Writer's block, an owner's guide: The Cluetrain Manifesto
From The Cluetrain Manifesto, by Rick Levine, Christopher Locke, Doc Searls and David Weinberger (here’s their website) which I picked up for a few bucks in a remainder store:
“When we’re given an assignment… we go to our cubicle and put our heads down for a day, a week, a fortnight. We go through as many drafts as we have to until we have a killer document - a report or an overhead presentation, typically - that nails it all down, comes to conclusions, and is irrefutable.
Then we go to the big meeting and slap it down like Beowulf slaying Grendl. “Here I stand.” we declare, bravado masking our anxiety. And if someone calls our bluff, if someone says, “Hmm, you seem not to have consulted the study the Gartner Group did last quarter” or “You haven’t considered the impact of the dilution of their shares,” you simply are not permitted to say, “Whoops, heh heh, can I have those copies back?” You’re toast; you’re dead meat; you’ve had your head handed to you. …But the Web is changing this.”
One of the basic assumptions behind my developing thinking about writer’s block is that it happens differentially: that it happens in creative writing and in academic writing but, for some reason, not in business or journalism or email. And often these different experiences happen to the same people. This is a clue (I say) to what blocking is and to how we can start to manage it and make the Block Monster into a helper.

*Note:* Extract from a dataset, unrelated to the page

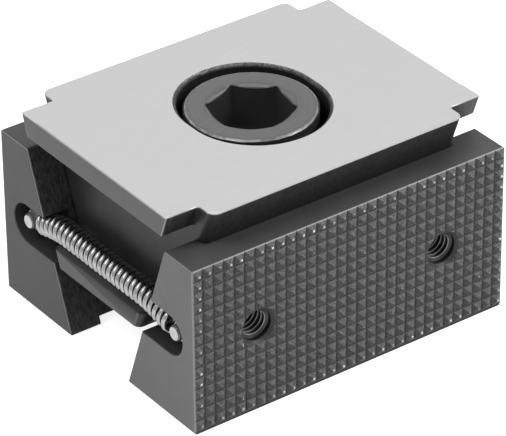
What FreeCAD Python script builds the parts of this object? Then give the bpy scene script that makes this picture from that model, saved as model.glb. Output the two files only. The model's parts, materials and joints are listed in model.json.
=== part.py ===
"""Double-acting wedge clamp: a screwed-down wedge that drives two serrated jaws apart.

Millimetres.  The frame stands at the middle of the table face: X runs along the jaws, the front
jaw is on the -Y side, +Z is up and z = 0 is the underside of both jaws.
"""
import FreeCAD, Part
import math
import os

import Sketcher

os.makedirs("parts", exist_ok=True)
doc = FreeCAD.newDocument("wedge_clamp")
Vector = FreeCAD.Vector
TOUCH = 1e-4
CHOICES = ("Type", "Mode", "SideType", "Transition")

# Driving sizes: name, value, what it is
DRIVING = [
    ("jaw_length", 67.0, "both jaws and the wedge along X"),
    ("jaw_height", 33.0, "table face to the jaws' top"),
    ("clamp_width", 57.8, "over the roots of the two serrated faces, screw slack"),
    ("jaw_top_thickness", 8.2, "root of the serrations to the land, at the top"),
    ("wedge_angle", 20.0, "flank from the vertical, degrees"),
    ("land_length", 6.4, "plain land at each end of a jaw's inner face"),
    ("pocket_depth", 2.6, "wedge channel below the lands, along Y"),
    ("pocket_corner", 1.8, "radius in the channel's corners"),
    ("edge_break", 0.3, "chamfer on the jaws' edges"),
    ("serration_pitch", 2.16, "pyramid to pyramid"),
    ("serration_depth", 0.9, "pyramid height"),
    ("insert_spacing", 40.0, "between the two tapped holes of a jaw"),
    ("insert_level", 16.9, "tapped holes above the table face"),
    ("insert_thread", 6.0, "tapped hole, nominal thread diameter"),
    ("insert_depth", 8.6, "tapped hole from the roots of the serrations"),
    ("insert_countersink", 1.3, "45 degree countersink, from the pyramid tips"),
    ("slot_height", 8.0, "spring slot in the jaw ends"),
    ("slot_above_rib", 0.75, "middle of the spring slot above the wedge's rib"),
    ("slot_wall", 3.1, "round end of the slot to the roots of the serrations"),
    ("slot_depth", 5.5, "spring slot from the jaw's end face"),
    ("pin_diameter", 3.0, "spring pin"),
    ("pin_length", 8.0, "spring pin"),
    ("pin_chamfer", 0.3, "outer end of a pin"),
    ("pin_recess", 0.6, "pin below the jaw's end face"),
    ("pin_inset", 6.6, "pin axis to the roots of the serrations"),
    ("pin_hole_spare", 0.3, "pin hole beyond the pin"),
    ("wedge_height", 27.0, "underside to top"),
    ("wedge_rise", 7.0, "wedge top above the jaws, screw slack"),
    ("flank_gap", 0.05, "running gap between flank and channel, along Y"),
    ("side_gap", 0.2, "wedge body to the side of the channel"),
    ("body_corner", 2.1, "radius of the wedge body's corners"),
    ("flange_thickness", 4.3, "end flange"),
    ("flange_gap", 1.4, "flange side to the plane of the lands, along Y"),
    ("flange_corner", 1.3, "radius of the flange's corners"),
    ("notch_corner", 0.5, "radius between flange side and body end"),
    ("rib_thickness", 3.25, "spring rib at the wedge's underside"),
    ("rib_gap", 1.0, "rib end to the plane of the lands, along Y"),
    ("rib_corner", 1.3, "radius of the rib's corners"),
    ("top_break", 0.2, "chamfer round the wedge's top"),
    ("counterbore_diameter", 27.0, "room for the screw head"),
    ("counterbore_chamfer", 0.66, "mouth of the counterbore"),
    ("screw_clearance", 0.75, "bore beyond the screw's radius"),
    ("screw_diameter", 16.0, "cap screw, nominal thread diameter"),
    ("screw_length", 40.0, "under the head"),
    ("screw_tip", 1.4, "chamfer at the screw's end"),
    ("head_diameter", 24.0, "cap screw head"),
    ("head_height", 16.0, "cap screw head"),
    ("head_recess", 1.2, "head below the wedge's top"),
    ("head_chamfer", 0.8, "outer edge of the head"),
    ("hexagon", 14.0, "socket across flats"),
    ("socket_depth", 8.0, "socket"),
    ("socket_turn", 20.0, "how the socket happens to stand, degrees"),
    ("socket_mouth_angle", 60.0, "half angle of the cone at the socket's mouth, degrees"),
    ("spring_diameter", 5.0, "outside of the coil"),
    ("spring_wire", 0.95, "spring wire"),
    ("spring_lift", 0.1, "coil above the rib"),
    ("spring_past_rib", 0.3, "straight run of the coil past the rib's end"),
    ("hook_lead", 0.7, "coil's end to the hook loop, along Y"),
    ("hook_turn", 285.0, "how far the hook goes round its pin, degrees"),
]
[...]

But what the Cluetrain guys are describing here (and correctly, I know, I’ve been there) is an illustration of what Ong said.
One of writing’s challenges is that once you print it in a book, once you give it to your boss, whatever, it’s beyond your control, it’s a part of you that people can judge and misjudge at their leisure, and every mistake will haunt you forever. How’s that for a monster lurking under your bed!
Their solution is the same one I’ve been trying here; rough out your thoughts on a web site, invite comments, feel free to revise before you go to press. Then, let people like it or not like it, at least you know you came as close as possible to doing it “right.”